I took this photo from my dentist’s office late on a dark November afternoon. That bright light in the upper right by the stadium is a giant electronic screen billboard. It’s one of 3 or 4 such billboards ringing Vancouver’s largest stadium, despite the fact that there are Vancouver by-laws forbidding such signs. The maximum size is 200 sq ft: these are almost 2000 square feet. The stadium is owned by the province of British Columbia, which seems to think it’s exempt from these regulations, though it’s not. I own my land too, but I’m not allowed to do whatever the hell I want with it.
It’s an oddity of the iPhone camera that it doesn’t really capture how bright and obtrusive these big screens actually are. They’re almost sci fi, and I mean the more Bladerunnerish, dystopian end of the sci fi continuum. A few weeks ago these billboards were erected and lit without any warning; even City Hall was taken by surprise. This is how things are done in what is effectively still the Wild West.
I’m not even going to get into the problem of the stadium itself, or its $600 million new roof with its crass aesthetics, or the way it now dwarfs and crowds the surrounding towers, or the sketchiness of its financing. Or the fact that it’s the wrong stadium for Vancouver in the first place. The underlying problem is with the landowner, a public, provincial corporation called PavCo that repeatedly acts against community interests.
I probably sound obsessed, but readers of this blog know that I and others fought (and defeated, for now) a mega-casino being forced on the City by this same PavCo earlier this year. As it happens, that mega-casino was to be built on the exact spot occupied by the billboard pictured above.
I learned about the billboard fiasco early on because several affected neighbours in the condo towers ringing the stadium quite independently contacted our anti-casino coalition for assistance. We were unable to take on this fight, but the neighbours are now fighting it themselves and gaining media attention. They first tried asking PavCo to abide by the city’s sign laws and remove the billboards, but when they couldn’t get anywhere they went to the media.

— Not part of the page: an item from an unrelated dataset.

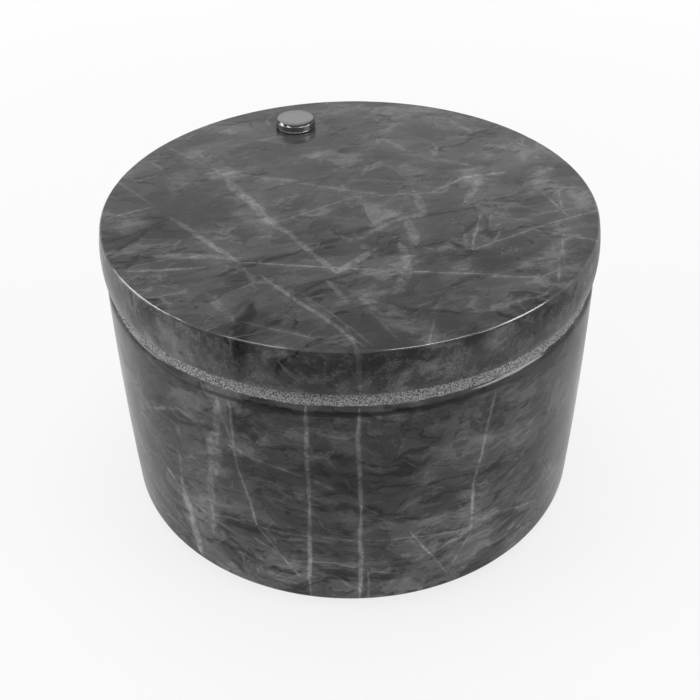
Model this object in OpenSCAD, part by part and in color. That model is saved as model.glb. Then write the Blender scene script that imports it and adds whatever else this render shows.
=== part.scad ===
// Stone salt cellar: a turned marble pot under a flat marble lid that swings aside on a steel pin.
// Millimetres, +Z up. The origin is the middle of the pot, on the surface that its pads stand on.
// The pin stands at the back, on the +Y side. Rims, edges and fits are worked out from the sizes below.

/* [Pot] */
// Diameter of the pot
pot_d = 108; // [100:1:116]
// Height of the stone, from its underside to its rim
pot_h = 57.6; // [50:0.1:66]
// Thickness of the wall at the rim
wall_t = 20; // [19.4:0.1:23]
// Thickness of the stone under the bowl
floor_t = 10; // [6:0.5:14]
// Slope of the bowl's wall, in degrees
bowl_draft = 2; // [0:0.5:4]
// Radius of the curve from the bowl's wall to its floor
bowl_curve_r = 15; // [6:0.5:20]
// Radius of the rim's inner edge
lip_r = 1.2; // [0.6:0.1:2]
// Height of the honed bevel round the rim
bevel_h = 2.7; // [1.2:0.1:3.5]
// Width of the honed bevel, measured across the rim
bevel_w = 2.7; // [1.2:0.1:3.5]
// Radius of the polished edge below the bevel
shoulder_r = 2.2; // [0.6:0.1:3]
// Radius of the pot's bottom edge
heel_r = 2; // [0.6:0.1:3]
// Height of the pot's widest line above its underside
pot_widest_h = 26; // [22:0.5:32]
// How far the side draws in from its widest line to the farther end
pot_belly = 0.5; // [0.1:0.1:1]

/* [Lid] */
// How far the lid's widest line lies inside the pot's side
lid_setback = 0.06; // [0.02:0.02:1]
// Thickness of the lid
lid_t = 9.8; // [7:0.1:14]
// How far the side draws in from its widest line to the top
lid_belly = 0.8; // [0.3:0.1:1.2]
// Height of the lid's widest line above its underside
lid_widest_h = 3.5; // [2.5:0.1:4]
// Radius of the lid's top edge
lid_top_r = 0.5; // [0.3:0.1:1.5]
// Radius of the lid's bottom edge
lid_bottom_r = 0.5; // [0.2:0.1:1]
// Gap between the pot's rim and the lid
lid_gap = 0.35; // [0.2:0.05:0.8]

/* [Swivel] */
// Distance from the pot's side to the middle of the pin
pin_inset = 13.9; // [13.2:0.1:14.3]
// Diameter of the pin's shank
pin_d = 5; // [4:0.1:5.4]
// Diameter of the pin's head
head_d = 9.7; // [9:0.1:12]
// Thickness of the pin's head
head_t = 1.8; // [1.2:0.1:3]
// Bevel round the top of the head
head_bevel = 0.45; // [0.2:0.05:0.8]
// Diameter of the washer under the head
head_washer_d = 8.9; // [8:0.1:9.4]
// Thickness of the washer under the head
head_washer_t = 0.6; // [0.4:0.1:1]
// Wall of the bush in the lid
bush_wall = 1; // [0.7:0.1:1.3]
// Diameter of the washer between the lid and the pot
thrust_washer_d = 9; // [8.8:0.1:10]
// Thickness of the washer between the lid and the pot
thrust_washer_t = 1; // [0.9:0.1:1.6]
// Wall of the sleeve that holds the pin in the pot
sleeve_wall = 1.3; // [1:0.1:1.6]
// Length of that sleeve
sleeve_l = 22; // [14:0.5:28]
// Thickness of the sleeve's closed end
sleeve_end_t = 1.5; // [1:0.1:3]
// Width of each adhesive groove round the pin
groove_w = 1.2; // [0.6:0.1:1.4]
// Depth of each adhesive groove round the pin
groove_depth = 0.35; // [0.2:0.05:0.5]
// Bevel at the pin's lower end
tip_bevel = 0.6; // [0.3:0.1:1]

/* [Pads] */
// Diameter of a pad
pad_d = 11; // [8:0.5:14]
// Thickness of a pad
pad_t = 1.5; // [1:0.1:3]
// Radius of a pad's lower edge
pad_edge_r = 0.5; // [0.2:0.1:0.8]
// Distance from the pot's side to the middle of a pad
pad_inset = 14; // [10:0.5:20]

/* [Clearances] */
// Adhesive all round the sleeve, the bush and the pin's lower end
glue_gap = 0.05; // [0.03:0.01:0.1]
// Running clearance all round the pin in the bush
running_gap = 0.05; // [0.02:0.01:0.09]
// Play above and below the lid, between the washers
end_play = 0.05; // [0.03:0.01:0.1]
// Clearance all round the pin in each washer
washer_gap = 0.15; // [0.1:0.05:0.3]

/* [Hidden] */
$fn = 128;
// How far a cut runs past the stone that it leaves
overrun = 1;
// Steps along a rounded edge, and along a long curve
edge_steps = 6;
curve_steps = 14;
// The pads stand on a circle, evenly spaced and off the corner that the pin is on
pad_count = 4;
pad_turn = 45;
// Grooves round the pin's lower end
groove_count = 4;

pot_r = pot_d / 2;
pot_z = pad_t;
rim_z = pot_z + pot_h;
bowl_r = pot_r - wall_t;
bowl_z = pot_z + floor_t;
pot_widest_z = pot_z + pot_widest_h;
side_h = max(pot_widest_h, pot_h - pot_widest_h);
side_r = (side_h * side_h + pot_belly * pot_belly) / (2 * pot_belly);
side_x = pot_r - side_r;
heel_turn = asin((pot_widest_h - heel_r) / (side_r - heel_r));
heel_x = side_x + (side_r - heel_r) * cos(heel_turn);
bevel_turn = atan2(bevel_w, bevel_h);
bevel_low_z = rim_z - bevel_h;
shoulder_z = bevel_low_z - shoulder_r * sin(bevel_turn);
shoulder_turn = asin((shoulder_z - pot_widest_z) / (side_r - shoulder_r));
shoulder_x = side_x + (side_r - shoulder_r) * cos(shoulder_turn);
bevel_low_r = shoulder_x + shoulder_r * cos(bevel_turn);

lid_r = pot_r - lid_setback;
lid_z = rim_z + lid_gap;
lid_top_z = lid_z + lid_t;
lid_widest_z = lid_z + lid_widest_h;
lid_upper_h = lid_t - lid_widest_h;
edge_r = (lid_upper_h * lid_upper_h + lid_belly * lid_belly) / (2 * lid_belly);
edge_x = lid_r - edge_r;
edge_top_turn = asin((lid_upper_h - lid_top_r) / (edge_r - lid_top_r));
edge_low_turn = asin((lid_widest_h - lid_bottom_r) / (edge_r - lid_bottom_r));

pin_r = pin_d / 2;
pin_y = pot_r - pin_inset;
bush_bore_r = pin_r + running_gap;
bush_r = bush_bore_r + bush_wall;
head_washer_z = lid_top_z + end_play;
head_z = head_washer_z + head_washer_t;
thrust_top_z = lid_z - end_play;
thrust_z = thrust_top_z - thrust_washer_t;
sleeve_bore_r = pin_r + glue_gap;
sleeve_r = sleeve_bore_r + sleeve_wall;
sleeve_z = thrust_z - sleeve_l;
pin_low_z = sleeve_z + sleeve_end_t + glue_gap;
groove_pitch = (sleeve_l - sleeve_end_t) / (groove_count + 1);

// Points of an arc round a centre, from one angle to another
function arc(x, z, r, from, to, steps) =
    [for (i = [0:steps]) let (a = from + (to - from) * i / steps) [x + r * cos(a), z + r * sin(a)]];

// The same points without the first and the last, for an arc between two others that it runs into
function between(points) = [for (i = [1:len(points) - 2]) points[i]];

// Outline of the turned stone from the middle of its underside, up its side and down into the bowl
function pot_outline() =
    let (lip_z = rim_z - lip_r)
    let (wall_slope = tan(bowl_draft))
    let (curve_top_z = bowl_z + bowl_curve_r * (1 - sin(bowl_draft)))
    let (curve_x = bowl_r - bowl_curve_r * cos(bowl_draft) - wall_slope * (lip_z - curve_top_z))
    concat(
        [[0, pot_z]],
        arc(heel_x, pot_z + heel_r, heel_r, -90, -heel_turn, edge_steps),
        between(arc(side_x, pot_widest_z, side_r, -heel_turn, shoulder_turn, curve_steps)),
        arc(shoulder_x, shoulder_z, shoulder_r, shoulder_turn, bevel_turn, edge_steps),
        [[bevel_low_r - bevel_w, rim_z]],
        arc(bowl_r + lip_r, lip_z, lip_r, 90, 180, edge_steps),
        arc(curve_x, bowl_z + bowl_curve_r, bowl_curve_r, -bowl_draft, -90, curve_steps),
        [[0, bowl_z]]
    );

// Outline of the slab: flat faces, a bellied side, and small rounded edges that run into the belly
function lid_outline() =
    let (low_x = edge_x + (edge_r - lid_bottom_r) * cos(edge_low_turn))
    let (top_x = edge_x + (edge_r - lid_top_r) * cos(edge_top_turn))
    concat(
        [[0, lid_z]],
        arc(low_x, lid_z + lid_bottom_r, lid_bottom_r, -90, -edge_low_turn, edge_steps),
        between(arc(edge_x, lid_widest_z, edge_r, -edge_low_turn, edge_top_turn, curve_steps)),
        arc(top_x, lid_top_z - lid_top_r, lid_top_r, edge_top_turn, 90, edge_steps),
        [[0, lid_top_z]]
    );

// The pin from its tip up: grooves for the adhesive, a plain shank, and the head with its bevelled top
function pin_outline() =
    let (head_r = head_d / 2)
    let (head_top_z = head_z + head_t)
    concat(
        [[0, pin_low_z], [pin_r - tip_bevel, pin_low_z], [pin_r, pin_low_z + tip_bevel]],
        [for (i = [1:groove_count]) let (z = pin_low_z + i * groove_pitch)
            each [[pin_r, z - groove_w / 2], [pin_r - groove_depth, z], [pin_r, z + groove_w / 2]]],
        [[pin_r, head_z], [head_r, head_z], [head_r, head_top_z - head_bevel]],
        [[head_r - head_bevel, head_top_z], [0, head_top_z]]
    );

// A plain ring on the pin's line
module pin_ring(outer_r, inner_r, z, height) {
    translate([0, pin_y, z])
        difference() {
            cylinder(r = outer_r, h = height);
            translate([0, 0, -overrun]) cylinder(r = inner_r, h = height + 2 * overrun);
        }
}

// The bowl is turned out of the block. The wall is drilled for the sleeve, and counterbored for the washer
module pot() {
    color([0.25, 0.25, 0.26])
        difference() {
            rotate_extrude() polygon(pot_outline());
            translate([0, pin_y, thrust_z])
                cylinder(r = thrust_washer_d / 2 + glue_gap, h = rim_z - thrust_z + overrun);
            translate([0, pin_y, sleeve_z - glue_gap])
                cylinder(r = sleeve_r + glue_gap, h = sleeve_l + overrun);
        }
}

module lid() {
    color([0.32, 0.32, 0.33])
        difference() {
            rotate_extrude() polygon(lid_outline());
            translate([0, pin_y, lid_z - overrun]) cylinder(r = bush_r + glue_gap, h = lid_t + 2 * overrun);
        }
}

module pivot_pin() {
    color([0.66, 0.66, 0.67]) translate([0, pin_y, 0]) rotate_extrude() polygon(pin_outline());
}

module head_washer() {
    color([0.74, 0.74, 0.75]) pin_ring(head_washer_d / 2, pin_r + washer_gap, head_washer_z, head_washer_t);
}

module lid_bush() {
    color([0.88, 0.87, 0.82]) pin_ring(bush_r, bush_bore_r, lid_z, lid_t);
}

module thrust_washer() {
    color([0.88, 0.87, 0.82]) pin_ring(thrust_washer_d / 2, pin_r + washer_gap, thrust_z, thrust_washer_t);
}

// A blind sleeve: the pin is bonded into it, and it is bonded into the wall
module anchor_sleeve() {
    color([0.8, 0.79, 0.74])
        translate([0, pin_y, sleeve_z])
            difference() {
                cylinder(r = sleeve_r, h = sleeve_l);
                translate([0, 0, sleeve_end_t]) cylinder(r = sleeve_bore_r, h = sleeve_l);
            }
}

// A pad is stuck flat on the underside, with its lower edge rounded
module foot_pad(i) {
    pad_r = pad_d / 2;
    color([0.12, 0.12, 0.12])
        rotate([0, 0, pad_turn + i * 360 / pad_count])
            translate([pot_r - pad_inset, 0, 0])
                rotate_extrude()
                    polygon(concat(
                        [[0, 0]],
                        arc(pad_r - pad_edge_r, pad_edge_r, pad_edge_r, -90, 0, edge_steps),
                        [[pad_r, pad_t], [0, pad_t]]
                    ));
}

pot();
lid();
pivot_pin();
head_washer();
lid_bush();
thrust_washer();
anchor_sleeve();
foot_pad(1);  // foot_pad_1
foot_pad(2);  // foot_pad_2
foot_pad(3);  // foot_pad_3
foot_pad(4);  // foot_pad_4
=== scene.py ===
from math import atan2, cos, hypot, pi, radians, sin, tan

import bpy
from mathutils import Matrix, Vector, noise


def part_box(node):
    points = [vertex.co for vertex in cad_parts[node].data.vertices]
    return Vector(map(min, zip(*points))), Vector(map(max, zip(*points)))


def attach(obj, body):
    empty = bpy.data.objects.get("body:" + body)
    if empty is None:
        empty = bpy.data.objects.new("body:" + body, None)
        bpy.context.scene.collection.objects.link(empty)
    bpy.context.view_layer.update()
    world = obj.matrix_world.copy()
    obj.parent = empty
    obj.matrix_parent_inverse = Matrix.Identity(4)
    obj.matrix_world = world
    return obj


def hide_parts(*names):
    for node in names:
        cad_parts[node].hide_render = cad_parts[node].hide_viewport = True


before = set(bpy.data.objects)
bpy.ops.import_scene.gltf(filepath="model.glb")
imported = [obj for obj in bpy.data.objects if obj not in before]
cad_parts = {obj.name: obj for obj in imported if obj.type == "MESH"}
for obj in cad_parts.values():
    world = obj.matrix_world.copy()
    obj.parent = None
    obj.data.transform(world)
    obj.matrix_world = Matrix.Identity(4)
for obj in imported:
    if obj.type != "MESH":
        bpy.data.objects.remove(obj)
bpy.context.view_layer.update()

# Pot: one block of charcoal marble, turned and hollowed on a lathe and polished. The wheel leaves the bevel
# round its rim matt and grainy. A hole in its wall takes the swivel's sleeve, and a counterbore round it takes
# a washer. All lengths are in metres, and a name that ends in _mm is in mm.
pot_low, pot_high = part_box("pot")
pot_r = pot_high.x
pot_z = pot_low.z
rim_z = pot_high.z
wall_t = 0.020
floor_t = 0.010
bowl_draft = radians(2)
bowl_curve_r = 0.015
lip_r = 0.0012
bevel_size = 0.0027
shoulder_r = 0.0022
heel_r = 0.002
pot_widest_z = pot_z + 0.026
pot_belly = 0.0005
turning_steps = 360
chip_depth = 0.00022
wear_margin = 0.0006
overrun = 0.001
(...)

How do you get away with klieglight billboards shining right into hundreds of glass condos in one of the densest neighbourhoods in North America? But of course PavCo also tried to force a mega-casino onto an unwilling Vancouver… and may yet succeed. So nothing that happens here is ideal urban planning.
Should the brightest thing in a city like Vancouver be ads for Budweiser and Coke shining out across the sky—from publicly owned land?
Thanks for listening to yet another missive from a place that is slowly—or quickly, depending on your point of view—devolving from a city to a corporate playground. If you haven’t seen Idiocracy yet, you should rent it. It’s a comedy.
Below, the new BC Place memorial to local hero Terry Fox. It’s a sculpture by Douglas Coupland (author of Generation X and Vancouverite) and it’s now dwarfed by advertising.
Update: Occupy Vancouver has now been removed from BC-owned land in Vancouver via court injunction, for breaking City by-laws. Can someone tell me why we haven’t seen an injunction to remove these equally illegal signs sitting on BC land inside City limits?